Fuimos a dar una vuelta por el centro. Era el segundo festivo y pensé que la gente estaría harta de ver tiendas y de gastar el dinero. Me equivoqué. El centro estaba tan populoso como cualquier otro día navideño. Luego dicen que hay crisis y que si la cuesta de enero y que no sé cuál, pero el personal continúa comprando a saco, con crisis y sin ella, con rebajas o sin ellas. No estoy habituado a presenciar la rapiña de los compradores durante las rebajas. Y la presencié en El Corte Inglés y en un par de comercios más.

En El Corte Inglés comprobé el comportamiento bárbaro de la mayoría de los compradores. Arrasan con todo. No les importan las consecuencias. Revuelven los cajones. Tiran los productos al suelo. Caen las cosas y no las recogen. Te empujan con el codo al pasar. Dejan objetos en las estanterías que no les corresponden, simplemente porque se han arrepentido en el último momento de llevar ese o aquel artículo y lo abandonan donde pillan, o tal vez porque hacen cuentas de camino a la caja y advierten que no les alcanza el presupuesto. Es un comportamiento que incluso los monos superarían. No hay civismo. Falta educación. Parece como si algunas personas hubieran sido educadas en un establo. El panorama en la planta de calzado de este edificio era desolador, casi tan apocalíptico como estuvo el metro. Cajas desperdigadas por ahí. Zapatos dispersos por todas partes. La gente se prueba los zapatos y no los devuelve al estante o a la caja. Los deja en el suelo, de lado. Los deposita encima de los asientos. Rebusca entre los anaqueles y, cuando el calzado se cae y queda en los pasillos, no se molesta en recogerlo. Sacan el papel de estraza o el cartón que los mantiene firmes y también los abandonan en el suelo. He visto innumerables papeles, cartones, cajas y botas y zapatos diseminados por ahí. Las dependientas no dan abasto. Pero la mayoría de los compradores no piensa en ellas y le importa un huevo que tengan que ir recogiendo lo que ellos tiran y abandonan y cambian de sitio. En pocos minutos, uno ya está agobiado. Se le cansan los ojos de ver gente. Compramos un par de mudas y salimos pitando de allí. En otros comercios, el espectáculo es parecido. Las alarmas suenan cuando unos entran y salen. En ocasiones excepcionales son personas que camuflan alguna prenda y les ha salido mal, y, las más de las veces, son compradores a los que no han quitado bien el chip tras sus compras en Fnac, así que los vigilantes les piden el recibo y examinan el interior de las bolsas.

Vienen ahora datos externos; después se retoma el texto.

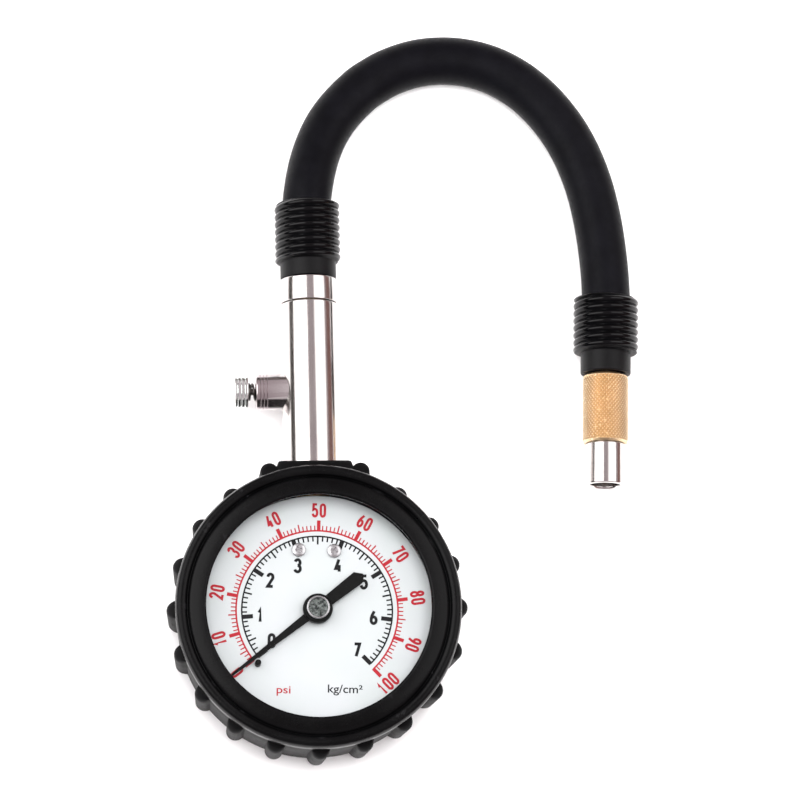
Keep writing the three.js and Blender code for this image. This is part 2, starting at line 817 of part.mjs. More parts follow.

En los libros no hay rebajas, así que el interior de Fnac no está tan aturdido de curiosos y de compradores como lo estuvo en días pasados, en los que era imposible curiosear entre las páginas de un libro y concentrarse en la lectura sosegada de algún pasaje. Menos mal que no hay rebajas en estos productos, porque entonces vendrían a arrasar también aquí. Se llevarían los best-seller al peso. En días anteriores, y aunque no hubo rebajas, observé el mismo comportamiento de los ciudadanos respecto a los libros, que para mí son objetos sagrados. La gente se acercaba a las pilas de novedades y dejaba la rectitud de las torres de volúmenes convertida en una S. Y se arrepentía en el último momento y dejaba libros de bolsillo en las mesas de los libros de gran formato, libros de gran formato encima de las películas, libros de música en la pila donde estaban los de cine. Uno podía pensar, al ver esa forma de mancillarlos (ni los best-seller al uso se merecen ese trato), que había pasado por allí una manada de bisontes. Pero no. Sólo eran personas: físicamente lo parecían.